📝 SummarXiv

Abstract

In high-energy astrophysics, interpreting observed spectra hinges on understanding the competition between energy gains and radiative losses. To progress along these lines, we report on particle-in-cell simulations of particle acceleration in relativistic, magnetized turbulent pair plasmas including synchrotron radiative losses. Our key finding is that the particle energy spectrum does not terminate at this maximal energy but extends beyond with a steepened spectrum, up to the synchrotron burn-off limit where particles cool within a gyrotime. For our adopted parameters (magnetization $\sigma \approx 1 $ and amplitude $\delta B/B_0\simeq 1$), the particle distribution follows ${\rm d}n/{\rm d}\gamma\propto \gamma^{-s}$ with $s\simeq 3$ below the predicted maximal energy, then steepens to $s\simeq 4$ above. The particle distribution and the radiated synchrotron spectra display strong variability near the cutoff energy down to timescales well below the largest eddy turn-around time. We substantiate our results by demonstrating that the acceleration rate itself displays a broken powerlaw-like distribution whose maximal value is the gyrofrequency. The highest energy particles are accelerated by a generalized Fermi process in ideal electric fields, driven by a gradient of the $4$--velocity field $u_E$ of the magnetic field lines of relativistic amplitude, $\delta u_E \gtrsim c$, ordered on a scale comparable to the particle gyroradius.
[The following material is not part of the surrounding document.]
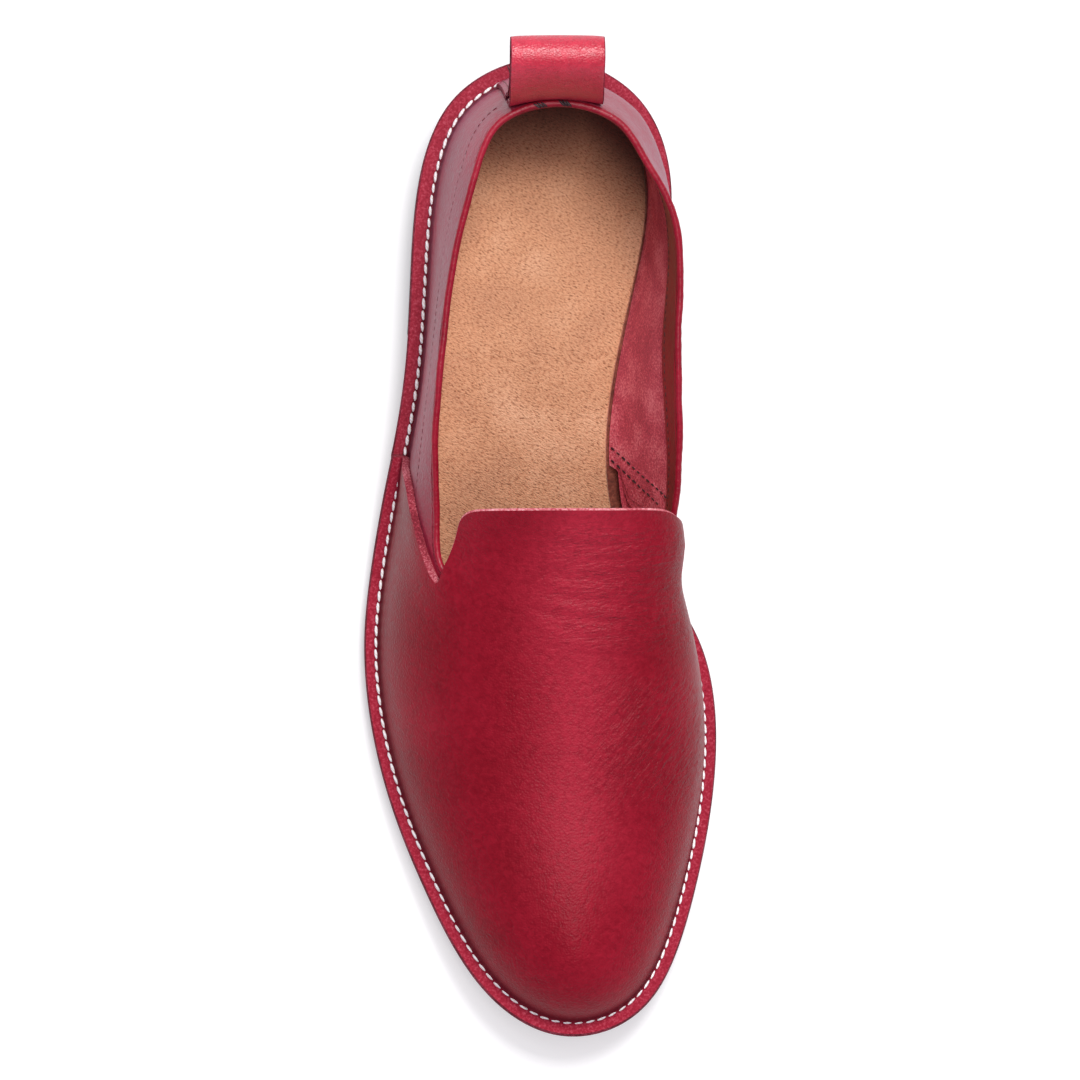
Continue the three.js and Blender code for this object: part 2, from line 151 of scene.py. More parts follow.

We contend that this is a generic feature of relativistic, large-amplitude turbulence. Lastly, we apply our results to the Crab nebula, which exhibits a hierarchy of characteristic Lorentz factors similar to that studied here. We conclude that stochastic acceleration in this environment is a promising mechanism for explaining the highest-energy part of the synchrotron spectral energy distribution, and its variability. [Abridged]